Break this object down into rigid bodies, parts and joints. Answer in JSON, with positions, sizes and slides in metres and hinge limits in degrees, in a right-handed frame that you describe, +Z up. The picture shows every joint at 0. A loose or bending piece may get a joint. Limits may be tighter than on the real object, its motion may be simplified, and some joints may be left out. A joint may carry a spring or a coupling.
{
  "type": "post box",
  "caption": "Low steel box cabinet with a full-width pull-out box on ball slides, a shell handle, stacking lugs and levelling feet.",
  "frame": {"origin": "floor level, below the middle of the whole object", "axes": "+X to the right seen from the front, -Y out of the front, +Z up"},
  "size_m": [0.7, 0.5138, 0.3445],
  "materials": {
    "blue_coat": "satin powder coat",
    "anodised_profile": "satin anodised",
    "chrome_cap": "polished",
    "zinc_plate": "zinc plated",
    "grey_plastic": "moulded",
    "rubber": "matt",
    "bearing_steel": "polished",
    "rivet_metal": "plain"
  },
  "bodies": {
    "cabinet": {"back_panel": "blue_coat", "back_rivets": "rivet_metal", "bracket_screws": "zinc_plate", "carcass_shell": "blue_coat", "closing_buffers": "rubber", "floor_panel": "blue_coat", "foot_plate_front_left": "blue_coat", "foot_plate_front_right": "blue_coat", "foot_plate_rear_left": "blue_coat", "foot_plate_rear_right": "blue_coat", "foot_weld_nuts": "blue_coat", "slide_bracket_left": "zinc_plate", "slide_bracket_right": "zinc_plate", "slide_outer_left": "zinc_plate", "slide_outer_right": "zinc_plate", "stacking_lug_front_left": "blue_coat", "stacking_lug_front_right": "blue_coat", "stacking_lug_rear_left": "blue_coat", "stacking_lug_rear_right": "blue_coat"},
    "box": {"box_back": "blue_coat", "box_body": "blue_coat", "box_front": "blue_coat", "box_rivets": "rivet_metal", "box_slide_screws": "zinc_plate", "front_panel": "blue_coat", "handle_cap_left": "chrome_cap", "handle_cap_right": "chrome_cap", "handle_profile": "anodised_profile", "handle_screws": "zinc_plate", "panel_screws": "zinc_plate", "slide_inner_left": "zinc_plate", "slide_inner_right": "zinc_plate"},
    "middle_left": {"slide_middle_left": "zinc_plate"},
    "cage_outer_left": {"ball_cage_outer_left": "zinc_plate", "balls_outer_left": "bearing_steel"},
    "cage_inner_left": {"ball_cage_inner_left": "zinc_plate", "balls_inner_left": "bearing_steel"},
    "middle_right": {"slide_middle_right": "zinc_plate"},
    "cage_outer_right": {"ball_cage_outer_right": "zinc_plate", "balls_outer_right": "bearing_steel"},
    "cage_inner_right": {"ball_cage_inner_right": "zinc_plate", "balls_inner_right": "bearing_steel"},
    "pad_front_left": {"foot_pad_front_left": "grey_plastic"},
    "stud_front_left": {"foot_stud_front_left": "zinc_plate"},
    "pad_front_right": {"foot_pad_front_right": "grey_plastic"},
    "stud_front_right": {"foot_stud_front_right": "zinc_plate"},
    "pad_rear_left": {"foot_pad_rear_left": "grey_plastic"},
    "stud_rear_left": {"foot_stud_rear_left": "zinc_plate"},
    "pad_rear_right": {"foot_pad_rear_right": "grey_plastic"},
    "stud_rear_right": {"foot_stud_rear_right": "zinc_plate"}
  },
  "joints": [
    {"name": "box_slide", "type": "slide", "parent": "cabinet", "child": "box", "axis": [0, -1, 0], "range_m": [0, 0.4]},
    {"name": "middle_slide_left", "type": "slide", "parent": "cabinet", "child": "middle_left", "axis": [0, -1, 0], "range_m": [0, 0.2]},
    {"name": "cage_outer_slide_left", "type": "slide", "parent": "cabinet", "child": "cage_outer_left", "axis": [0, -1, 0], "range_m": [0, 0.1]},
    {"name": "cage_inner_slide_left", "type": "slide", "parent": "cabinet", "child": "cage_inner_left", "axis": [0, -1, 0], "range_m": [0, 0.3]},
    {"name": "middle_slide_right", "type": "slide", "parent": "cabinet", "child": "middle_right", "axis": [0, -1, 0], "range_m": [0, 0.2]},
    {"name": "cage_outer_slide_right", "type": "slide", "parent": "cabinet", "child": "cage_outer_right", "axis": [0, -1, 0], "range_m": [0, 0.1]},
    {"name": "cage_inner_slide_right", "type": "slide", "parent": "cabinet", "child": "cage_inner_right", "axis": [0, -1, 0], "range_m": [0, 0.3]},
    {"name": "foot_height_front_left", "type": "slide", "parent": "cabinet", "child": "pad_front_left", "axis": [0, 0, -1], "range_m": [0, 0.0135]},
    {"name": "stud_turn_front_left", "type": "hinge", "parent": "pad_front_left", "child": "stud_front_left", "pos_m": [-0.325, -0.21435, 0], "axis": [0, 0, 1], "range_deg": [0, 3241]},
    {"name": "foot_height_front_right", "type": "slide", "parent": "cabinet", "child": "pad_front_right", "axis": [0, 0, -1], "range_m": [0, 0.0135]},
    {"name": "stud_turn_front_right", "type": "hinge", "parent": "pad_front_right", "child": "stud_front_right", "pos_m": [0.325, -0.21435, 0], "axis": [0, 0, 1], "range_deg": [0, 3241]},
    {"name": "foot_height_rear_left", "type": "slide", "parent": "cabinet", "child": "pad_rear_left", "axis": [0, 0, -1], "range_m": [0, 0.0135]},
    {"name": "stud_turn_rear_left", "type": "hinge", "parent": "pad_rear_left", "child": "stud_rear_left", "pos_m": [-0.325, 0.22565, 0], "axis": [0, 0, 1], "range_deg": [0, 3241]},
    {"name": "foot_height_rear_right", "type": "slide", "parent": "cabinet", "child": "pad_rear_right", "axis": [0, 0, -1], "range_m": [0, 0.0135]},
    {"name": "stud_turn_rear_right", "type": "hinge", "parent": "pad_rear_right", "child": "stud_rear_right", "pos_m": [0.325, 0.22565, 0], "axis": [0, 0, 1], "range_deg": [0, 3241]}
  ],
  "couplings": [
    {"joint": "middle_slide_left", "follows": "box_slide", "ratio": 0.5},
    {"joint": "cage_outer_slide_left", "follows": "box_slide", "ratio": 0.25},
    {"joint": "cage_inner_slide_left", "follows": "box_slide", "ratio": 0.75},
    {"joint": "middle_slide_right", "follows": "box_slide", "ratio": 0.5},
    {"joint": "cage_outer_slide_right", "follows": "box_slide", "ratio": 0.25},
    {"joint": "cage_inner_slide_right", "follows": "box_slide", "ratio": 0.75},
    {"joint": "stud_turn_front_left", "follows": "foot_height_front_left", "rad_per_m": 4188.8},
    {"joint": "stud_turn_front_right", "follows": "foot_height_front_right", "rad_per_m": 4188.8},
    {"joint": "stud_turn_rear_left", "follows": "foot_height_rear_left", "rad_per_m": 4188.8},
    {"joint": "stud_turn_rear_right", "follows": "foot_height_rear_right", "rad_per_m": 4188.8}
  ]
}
+ + + +
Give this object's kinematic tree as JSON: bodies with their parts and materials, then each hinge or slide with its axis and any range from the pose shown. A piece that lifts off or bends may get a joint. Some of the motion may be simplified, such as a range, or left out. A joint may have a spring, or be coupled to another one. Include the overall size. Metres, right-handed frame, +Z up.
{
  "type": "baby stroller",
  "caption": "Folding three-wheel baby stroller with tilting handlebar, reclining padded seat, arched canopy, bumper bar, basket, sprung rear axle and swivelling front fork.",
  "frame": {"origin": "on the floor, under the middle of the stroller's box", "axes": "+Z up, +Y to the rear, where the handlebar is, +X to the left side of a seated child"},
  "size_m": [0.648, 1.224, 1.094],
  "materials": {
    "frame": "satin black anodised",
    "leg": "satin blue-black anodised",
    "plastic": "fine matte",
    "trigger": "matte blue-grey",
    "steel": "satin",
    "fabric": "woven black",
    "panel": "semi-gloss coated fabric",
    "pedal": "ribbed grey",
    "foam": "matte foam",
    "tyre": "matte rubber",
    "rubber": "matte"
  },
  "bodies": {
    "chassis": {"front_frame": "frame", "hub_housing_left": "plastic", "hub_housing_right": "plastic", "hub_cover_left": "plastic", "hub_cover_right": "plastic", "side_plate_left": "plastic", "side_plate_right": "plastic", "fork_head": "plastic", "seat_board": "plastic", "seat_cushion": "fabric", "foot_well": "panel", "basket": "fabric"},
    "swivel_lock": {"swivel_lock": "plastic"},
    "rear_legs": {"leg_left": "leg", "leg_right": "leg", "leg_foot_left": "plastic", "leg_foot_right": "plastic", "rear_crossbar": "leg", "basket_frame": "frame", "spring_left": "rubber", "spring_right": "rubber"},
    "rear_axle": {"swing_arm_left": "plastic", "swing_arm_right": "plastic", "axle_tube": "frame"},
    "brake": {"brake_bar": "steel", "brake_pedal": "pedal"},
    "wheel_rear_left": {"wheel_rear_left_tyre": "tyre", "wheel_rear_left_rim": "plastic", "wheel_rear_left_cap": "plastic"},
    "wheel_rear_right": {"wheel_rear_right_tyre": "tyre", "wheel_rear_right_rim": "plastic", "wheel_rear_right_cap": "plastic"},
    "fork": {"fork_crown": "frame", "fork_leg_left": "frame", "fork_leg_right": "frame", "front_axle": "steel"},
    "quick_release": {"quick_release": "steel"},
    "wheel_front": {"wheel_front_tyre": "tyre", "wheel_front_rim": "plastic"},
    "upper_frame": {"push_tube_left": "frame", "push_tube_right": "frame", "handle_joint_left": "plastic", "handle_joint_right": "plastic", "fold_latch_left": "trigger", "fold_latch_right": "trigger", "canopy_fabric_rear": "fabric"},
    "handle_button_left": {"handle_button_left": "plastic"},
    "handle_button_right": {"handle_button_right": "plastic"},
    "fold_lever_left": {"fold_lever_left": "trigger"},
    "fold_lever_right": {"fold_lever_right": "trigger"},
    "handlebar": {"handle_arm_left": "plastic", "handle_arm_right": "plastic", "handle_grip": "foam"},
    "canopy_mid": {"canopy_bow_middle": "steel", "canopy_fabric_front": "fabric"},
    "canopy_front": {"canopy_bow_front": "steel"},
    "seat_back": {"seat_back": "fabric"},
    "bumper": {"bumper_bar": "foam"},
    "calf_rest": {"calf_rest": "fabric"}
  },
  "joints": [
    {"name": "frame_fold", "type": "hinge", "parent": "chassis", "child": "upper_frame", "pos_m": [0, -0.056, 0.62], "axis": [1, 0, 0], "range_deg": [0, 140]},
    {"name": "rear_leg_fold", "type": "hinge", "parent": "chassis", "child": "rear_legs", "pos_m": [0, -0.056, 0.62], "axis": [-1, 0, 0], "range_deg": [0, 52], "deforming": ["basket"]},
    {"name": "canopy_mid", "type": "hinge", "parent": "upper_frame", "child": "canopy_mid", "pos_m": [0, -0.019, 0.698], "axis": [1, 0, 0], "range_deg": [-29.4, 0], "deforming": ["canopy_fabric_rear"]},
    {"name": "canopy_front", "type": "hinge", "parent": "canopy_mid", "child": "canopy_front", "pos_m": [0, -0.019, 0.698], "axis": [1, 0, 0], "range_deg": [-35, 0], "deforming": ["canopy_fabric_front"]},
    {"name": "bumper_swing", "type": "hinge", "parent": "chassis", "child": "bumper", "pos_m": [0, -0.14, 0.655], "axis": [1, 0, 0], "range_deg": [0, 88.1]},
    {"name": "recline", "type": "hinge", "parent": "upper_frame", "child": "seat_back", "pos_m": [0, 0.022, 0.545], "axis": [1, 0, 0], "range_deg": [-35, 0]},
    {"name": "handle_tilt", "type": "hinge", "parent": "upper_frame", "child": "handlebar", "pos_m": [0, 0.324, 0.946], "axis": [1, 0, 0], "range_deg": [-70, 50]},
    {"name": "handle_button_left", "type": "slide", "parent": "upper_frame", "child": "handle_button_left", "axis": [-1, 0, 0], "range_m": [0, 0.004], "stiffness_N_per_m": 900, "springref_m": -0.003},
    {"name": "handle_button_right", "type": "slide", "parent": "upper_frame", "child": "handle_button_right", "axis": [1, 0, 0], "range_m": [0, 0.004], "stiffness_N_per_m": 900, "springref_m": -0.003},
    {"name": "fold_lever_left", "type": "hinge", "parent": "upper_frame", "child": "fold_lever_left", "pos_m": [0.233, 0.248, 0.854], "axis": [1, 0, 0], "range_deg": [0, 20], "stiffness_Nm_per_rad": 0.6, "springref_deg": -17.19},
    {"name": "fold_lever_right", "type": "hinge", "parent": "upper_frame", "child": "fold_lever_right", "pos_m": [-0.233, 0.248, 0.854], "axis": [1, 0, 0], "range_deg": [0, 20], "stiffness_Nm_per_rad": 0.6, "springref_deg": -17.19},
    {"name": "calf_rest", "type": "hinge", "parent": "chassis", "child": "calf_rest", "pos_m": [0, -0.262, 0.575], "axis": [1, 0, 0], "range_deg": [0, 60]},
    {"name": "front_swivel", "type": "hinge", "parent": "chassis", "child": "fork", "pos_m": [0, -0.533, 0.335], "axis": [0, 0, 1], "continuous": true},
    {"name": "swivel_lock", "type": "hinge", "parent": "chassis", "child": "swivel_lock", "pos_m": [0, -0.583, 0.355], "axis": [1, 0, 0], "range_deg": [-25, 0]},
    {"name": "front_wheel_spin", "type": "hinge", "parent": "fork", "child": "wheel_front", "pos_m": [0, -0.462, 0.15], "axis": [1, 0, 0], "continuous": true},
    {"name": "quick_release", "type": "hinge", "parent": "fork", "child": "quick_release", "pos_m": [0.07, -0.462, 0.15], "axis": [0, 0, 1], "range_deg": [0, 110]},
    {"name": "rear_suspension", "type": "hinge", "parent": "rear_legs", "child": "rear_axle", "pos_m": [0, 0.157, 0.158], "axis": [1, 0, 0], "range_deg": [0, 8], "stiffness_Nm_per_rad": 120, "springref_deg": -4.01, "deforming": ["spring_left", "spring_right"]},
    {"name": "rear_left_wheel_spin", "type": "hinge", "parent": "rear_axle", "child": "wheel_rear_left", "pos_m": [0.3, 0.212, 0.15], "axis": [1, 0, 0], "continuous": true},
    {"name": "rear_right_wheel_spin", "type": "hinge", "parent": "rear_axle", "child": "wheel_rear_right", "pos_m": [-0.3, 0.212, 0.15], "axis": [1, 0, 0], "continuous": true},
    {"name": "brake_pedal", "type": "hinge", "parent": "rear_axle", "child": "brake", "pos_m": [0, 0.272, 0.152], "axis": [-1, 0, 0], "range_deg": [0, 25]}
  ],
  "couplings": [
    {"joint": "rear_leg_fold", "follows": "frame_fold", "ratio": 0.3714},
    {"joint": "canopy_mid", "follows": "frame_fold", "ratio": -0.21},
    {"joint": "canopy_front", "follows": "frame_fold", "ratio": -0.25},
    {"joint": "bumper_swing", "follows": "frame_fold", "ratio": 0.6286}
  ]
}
+ + + +
Report how many lines in the listing above include the word "with". Give nothing but the number.

4